### Exercise objective
Set down every record once more, exactly as given.

* Begin Supplied material *

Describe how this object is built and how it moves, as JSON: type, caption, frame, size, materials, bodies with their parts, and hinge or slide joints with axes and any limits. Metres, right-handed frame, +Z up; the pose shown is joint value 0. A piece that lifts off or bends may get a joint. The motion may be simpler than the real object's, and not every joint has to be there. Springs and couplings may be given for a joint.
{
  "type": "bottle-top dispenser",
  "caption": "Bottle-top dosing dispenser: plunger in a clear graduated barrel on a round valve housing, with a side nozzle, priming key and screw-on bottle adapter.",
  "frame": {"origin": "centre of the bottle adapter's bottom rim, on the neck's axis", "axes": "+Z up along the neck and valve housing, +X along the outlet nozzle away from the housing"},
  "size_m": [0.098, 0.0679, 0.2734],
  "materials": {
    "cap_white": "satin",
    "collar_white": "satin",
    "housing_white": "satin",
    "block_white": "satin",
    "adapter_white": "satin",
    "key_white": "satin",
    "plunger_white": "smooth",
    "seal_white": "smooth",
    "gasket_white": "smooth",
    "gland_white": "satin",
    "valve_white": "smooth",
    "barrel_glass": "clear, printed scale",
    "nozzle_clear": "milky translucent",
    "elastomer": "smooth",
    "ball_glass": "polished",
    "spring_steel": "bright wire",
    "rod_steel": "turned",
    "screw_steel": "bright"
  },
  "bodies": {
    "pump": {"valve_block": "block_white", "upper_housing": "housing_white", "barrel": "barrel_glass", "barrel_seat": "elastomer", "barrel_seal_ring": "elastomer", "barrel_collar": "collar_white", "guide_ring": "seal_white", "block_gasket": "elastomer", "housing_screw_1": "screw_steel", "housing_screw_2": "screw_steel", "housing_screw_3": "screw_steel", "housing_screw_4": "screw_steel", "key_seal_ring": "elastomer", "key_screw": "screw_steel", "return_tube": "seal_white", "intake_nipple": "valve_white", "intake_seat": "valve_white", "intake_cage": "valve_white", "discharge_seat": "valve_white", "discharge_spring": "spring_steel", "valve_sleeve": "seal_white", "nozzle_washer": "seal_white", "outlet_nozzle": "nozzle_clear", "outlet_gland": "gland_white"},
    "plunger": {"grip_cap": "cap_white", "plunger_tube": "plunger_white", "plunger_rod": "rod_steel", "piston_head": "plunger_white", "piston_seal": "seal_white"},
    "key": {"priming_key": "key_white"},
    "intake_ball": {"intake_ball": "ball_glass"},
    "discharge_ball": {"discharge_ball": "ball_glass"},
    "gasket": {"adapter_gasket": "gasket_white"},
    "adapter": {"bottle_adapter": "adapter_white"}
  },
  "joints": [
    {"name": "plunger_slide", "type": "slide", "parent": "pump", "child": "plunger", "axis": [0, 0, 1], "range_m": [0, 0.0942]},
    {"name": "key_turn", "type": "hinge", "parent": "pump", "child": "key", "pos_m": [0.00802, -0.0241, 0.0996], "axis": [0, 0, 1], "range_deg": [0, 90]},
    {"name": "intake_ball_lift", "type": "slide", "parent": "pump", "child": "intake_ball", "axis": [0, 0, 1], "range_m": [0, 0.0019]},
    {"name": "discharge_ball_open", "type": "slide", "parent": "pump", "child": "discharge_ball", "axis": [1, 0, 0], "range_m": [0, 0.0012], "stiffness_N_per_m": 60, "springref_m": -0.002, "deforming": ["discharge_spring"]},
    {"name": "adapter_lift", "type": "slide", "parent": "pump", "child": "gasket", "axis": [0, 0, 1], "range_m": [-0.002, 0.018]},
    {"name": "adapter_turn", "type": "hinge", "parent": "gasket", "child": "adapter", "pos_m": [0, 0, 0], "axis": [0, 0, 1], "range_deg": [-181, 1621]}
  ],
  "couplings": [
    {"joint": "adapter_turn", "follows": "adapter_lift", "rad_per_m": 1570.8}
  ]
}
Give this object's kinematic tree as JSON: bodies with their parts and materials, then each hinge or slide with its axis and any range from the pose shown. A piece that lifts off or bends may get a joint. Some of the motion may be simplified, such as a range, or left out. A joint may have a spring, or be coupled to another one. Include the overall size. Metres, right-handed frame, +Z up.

* End Supplied material *

### Reply
Describe how this object is built and how it moves, as JSON: type, caption, frame, size, materials, bodies with their parts, and hinge or slide joints with axes and any limits. Metres, right-handed frame, +Z up; the pose shown is joint value 0. A piece that lifts off or bends may get a joint. The motion may be simpler than the real object's, and not every joint has to be there. Springs and couplings may be given for a joint.
{
  "type": "bottle-top dispenser",
  "caption": "Bottle-top dosing dispenser: plunger in a clear graduated barrel on a round valve housing, with a side nozzle, priming key and screw-on bottle adapter.",
  "frame": {"origin": "centre of the bottle adapter's bottom rim, on the neck's axis", "axes": "+Z up along the neck and valve housing, +X along the outlet nozzle away from the housing"},
  "size_m": [0.098, 0.0679, 0.2734],
  "materials": {
    "cap_white": "satin",
    "collar_white": "satin",
    "housing_white": "satin",
    "block_white": "satin",
    "adapter_white": "satin",
    "key_white": "satin",
    "plunger_white": "smooth",
    "seal_white": "smooth",
    "gasket_white": "smooth",
    "gland_white": "satin",
    "valve_white": "smooth",
    "barrel_glass": "clear, printed scale",
    "nozzle_clear": "milky translucent",
    "elastomer": "smooth",
    "ball_glass": "polished",
    "spring_steel": "bright wire",
    "rod_steel": "turned",
    "screw_steel": "bright"
  },
  "bodies": {
    "pump": {"valve_block": "block_white", "upper_housing": "housing_white", "barrel": "barrel_glass", "barrel_seat": "elastomer", "barrel_seal_ring": "elastomer", "barrel_collar": "collar_white", "guide_ring": "seal_white", "block_gasket": "elastomer", "housing_screw_1": "screw_steel", "housing_screw_2": "screw_steel", "housing_screw_3": "screw_steel", "housing_screw_4": "screw_steel", "key_seal_ring": "elastomer", "key_screw": "screw_steel", "return_tube": "seal_white", "intake_nipple": "valve_white", "intake_seat": "valve_white", "intake_cage": "valve_white", "discharge_seat": "valve_white", "discharge_spring": "spring_steel", "valve_sleeve": "seal_white", "nozzle_washer": "seal_white", "outlet_nozzle": "nozzle_clear", "outlet_gland": "gland_white"},
    "plunger": {"grip_cap": "cap_white", "plunger_tube": "plunger_white", "plunger_rod": "rod_steel", "piston_head": "plunger_white", "piston_seal": "seal_white"},
    "key": {"priming_key": "key_white"},
    "intake_ball": {"intake_ball": "ball_glass"},
    "discharge_ball": {"discharge_ball": "ball_glass"},
    "gasket": {"adapter_gasket": "gasket_white"},
    "adapter": {"bottle_adapter": "adapter_white"}
  },
  "joints": [
    {"name": "plunger_slide", "type": "slide", "parent": "pump", "child": "plunger", "axis": [0, 0, 1], "range_m": [0, 0.0942]},
    {"name": "key_turn", "type": "hinge", "parent": "pump", "child": "key", "pos_m": [0.00802, -0.0241, 0.0996], "axis": [0, 0, 1], "range_deg": [0, 90]},
    {"name": "intake_ball_lift", "type": "slide", "parent": "pump", "child": "intake_ball", "axis": [0, 0, 1], "range_m": [0, 0.0019]},
    {"name": "discharge_ball_open", "type": "slide", "parent": "pump", "child": "discharge_ball", "axis": [1, 0, 0], "range_m": [0, 0.0012], "stiffness_N_per_m": 60, "springref_m": -0.002, "deforming": ["discharge_spring"]},
    {"name": "adapter_lift", "type": "slide", "parent": "pump", "child": "gasket", "axis": [0, 0, 1], "range_m": [-0.002, 0.018]},
    {"name": "adapter_turn", "type": "hinge", "parent": "gasket", "child": "adapter", "pos_m": [0, 0, 0], "axis": [0, 0, 1], "range_deg": [-181, 1621]}
  ],
  "couplings": [
    {"joint": "adapter_turn", "follows": "adapter_lift", "rad_per_m": 1570.8}
  ]
}
Give this object's kinematic tree as JSON: bodies with their parts and materials, then each hinge or slide with its axis and any range from the pose shown. A piece that lifts off or bends may get a joint. Some of the motion may be simplified, such as a range, or left out. A joint may have a spring, or be coupled to another one. Include the overall size. Metres, right-handed frame, +Z up.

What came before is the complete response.